- [SET TASK] Print the first line of the material below and each line after it, exactly as written, ending with the line that contains "on both ends.".

★ ★ ★ ★ ★

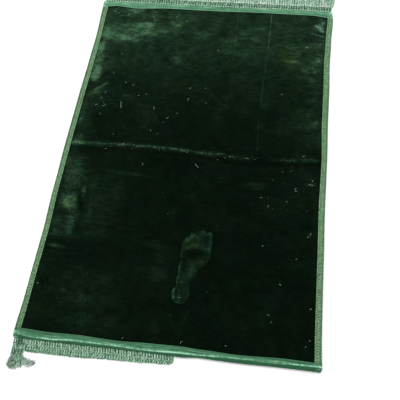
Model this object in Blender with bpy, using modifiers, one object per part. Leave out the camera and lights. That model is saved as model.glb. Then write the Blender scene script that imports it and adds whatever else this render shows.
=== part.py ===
"""Prayer rug: short velvet pile with its four edges taped and a yarn fringe on both ends.

Metres, +Z up, the long side along Y.  The origin is on the underside, at the middle of
the cloth.  The far fringe lies open on the floor.  The near end lies on its own fringe,
which is folded under it, except for the last few locks at the left corner.
"""

import math
import random

import bmesh
import bpy
from mathutils import Vector

MM = 0.001

# ------------------------------------------------------------------ driving dimensions
FIELD_HEIGHT = 6.0 * MM       # ground cloth and pile, standing free
TAPE_THICKNESS = 1.0 * MM
GAP = 0.3 * MM                # between two sewn pieces
YARN_HEIGHT = 1.3 * MM        # a lock of fringe pressed flat
LOCK_WIDTH = 3.6 * MM
LOCK_COUNT = 112              # locks along one fringe
LOCK_SWAY = 1.0 * MM          # how far a lock wanders sideways
FRINGE_REACH = 78.0 * MM      # full length of a lock past the tape
FAR_SPAN = (-397 * MM, 396 * MM)      # a fringe's first and last x
NEAR_SPAN = (-398 * MM, 390 * MM)
FLARE_START = 350 * MM        # past this the far locks spread
RIGHT_FLARE = 9 * MM
LEFT_FLARE = 4 * MM
TUCK_LIFT = YARN_HEIGHT + GAP   # how far the near end stands up on its folded fringe
CORNER_RADIUS = 9.0 * MM
LEFT_SETTLE = (30 * MM, 80 * MM)     # from the near roll in, where it comes down again
RIGHT_SETTLE = (86 * MM, 135 * MM)   # the same where the whole fringe is turned under
SETTLE_TURN = 30.0 * MM       # half the stretch across between the two
TURN_STRETCH = 16.0 * MM      # along which the near heading turns from out to under
STRIP_INSET = 5.0 * MM        # a fringe's heading strip, from its inner side to the roll
STRIP_WIDTH = 4.5 * MM
TAPE_MEETING = 381.0 * MM     # about where a side tape's inner edge meets an end tape
SEAM_GAP = 0.4                # mm between their edges
SEED = 11

# Each end tape across the rug: x, its rolled outer edge, its inner edge (mm).
NEAR_TAPE = (
    (-400, -609.0, -581.5),
    (-300, -609.0, -585.0),
    (-230, -609.0, -583.5),
    (-120, -608.8, -587.0),
    (-30, -609.0, -584.0),
    (45, -610.5, -583.0),
    (95, -607.4, -585.5),
    (190, -609.4, -588.0),
    (310, -607.8, -584.2),
    (400, -608.6, -586.0),
)
FAR_TAPE = (
    (-400, 604.5, 575.0),
    (-352, 604.0, 580.5),
    (-275, 603.2, 573.5),
    (-165, 603.6, 580.0),
    (0, 603.0, 578.5),
    (150, 603.6, 581.0),
    (330, 603.4, 580.0),
    (400, 602.5, 572.0),
)

# Each side tape along the rug: y, its outer edge, its inner edge (mm).
LEFT_TAPE = (
    (-605, -400.0, -382.5),
    (-440, -397.8, -381.5),
    (-300, -396.6, -379.5),
    (-160, -399.7, -382.5),
    (-10, -401.4, -382.5),
    (180, -400.0, -381.5),
    (330, -397.8, -378.5),
    (440, -395.6, -376.5),
    (560, -400.0, -379.5),
    (605, -402.0, -382.0),
)
RIGHT_TAPE = (
    (-605, 399.8, 380.5),
    (-520, 397.7, 379.0),
    (-300, 397.2, 378.0),
    (-160, 396.5, 377.5),
    (10, 398.8, 380.5),
    (120, 397.4, 378.0),
    (280, 398.8, 378.5),
    (360, 397.6, 378.0),
    (470, 400.6, 380.5),
    (560, 405.0, 385.0),
    (605, 401.5, 381.5),
)

# The fold crease across the middle: x, y of its crest, height of its crest (mm).
CREASE = (
    (-385, 5.0, 1.3),
    (-200, 10.0, 1.5),
    (-60, 8.5, 1.45),
    (50, 1.5, 1.35),
    (175, -10.0, 1.1),
    (250, -4.0, 0.6),
    (385, 5.0, 0.8),
)

CREASE_SWAY = 70 * MM         # how far from the crease the cloth's rows follow it
CREST_REACH = 6 * MM
TROUGH_OFFSET = 14 * MM       # from the crest towards the near end
TROUGH_REACH = 8 * MM
TROUGH_SHARE = 0.6            # of the crest's height

# Line on which the near fringe turns under: x, y (mm).  Right of the last row the
# fringe is turned under at its heading and doesn't show.
NEAR_FOLD = (
    (-362, -640.0),
    (-240, -640.0),
    (-130, -635.5),
    (32, -630.5),
)

# Section of an end tape's middle surface, from its inner top edge over the roll to its
# inner bottom edge: share of the tape's width, distance from the roll added to it, and
# height over the underside (mm).
END_SECTION = (
    (1.00, 0.0, 5.2),
    (0.72, 0.0, 5.8),
    (0.47, 0.0, 6.1),
    (0.00, 7.6, 5.5),
    (0.00, 3.4, 4.2),
    (0.00, 0.6, 2.9),
    (0.00, 1.6, 2.15),
    (0.00, 5.7, 2.1),
    (0.00, 7.9, 0.5),
    (0.48, 0.0, 0.5),
    (0.92, 0.0, 0.5),
)
END_TURN = 5                  # its row at the roll

# How an end tape is pressed together towards the rug's side edges: share of the side
# tape's width and distance from the edge, which give a station, and there the most
# height of its upper run and the least height of its lower run (mm).
END_PRESSING = (
    (0.00, 0.4, 3.9, 1.7),
    (0.00, 2.2, 5.0, 0.5),
    (0.40, 0.0, 5.6, 0.5),
    (1.00, 0.5, 6.1, 0.5),
    (1.00, 4.5, 6.1, 0.5),
)

# Section of a side tape, read the same way.
SIDE_SECTION = (
    (1.00, 0.0, 4.9),
    (0.60, 0.0, 5.0),
    (0.25, 0.0, 4.8),
    (0.00, 1.6, 4.2),
    (0.00, 0.5, 2.7),
    (0.00, 1.6, 1.1),
    (0.25, 0.0, 0.5),
    (0.90, 0.0, 0.5),
)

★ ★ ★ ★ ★

- [WORKED ANSWER]
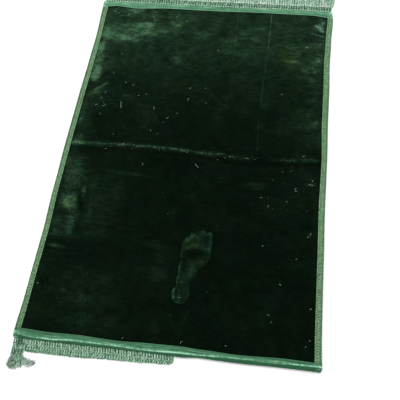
Model this object in Blender with bpy, using modifiers, one object per part. Leave out the camera and lights. That model is saved as model.glb. Then write the Blender scene script that imports it and adds whatever else this render shows.
=== part.py ===
"""Prayer rug: short velvet pile with its four edges taped and a yarn fringe on both ends.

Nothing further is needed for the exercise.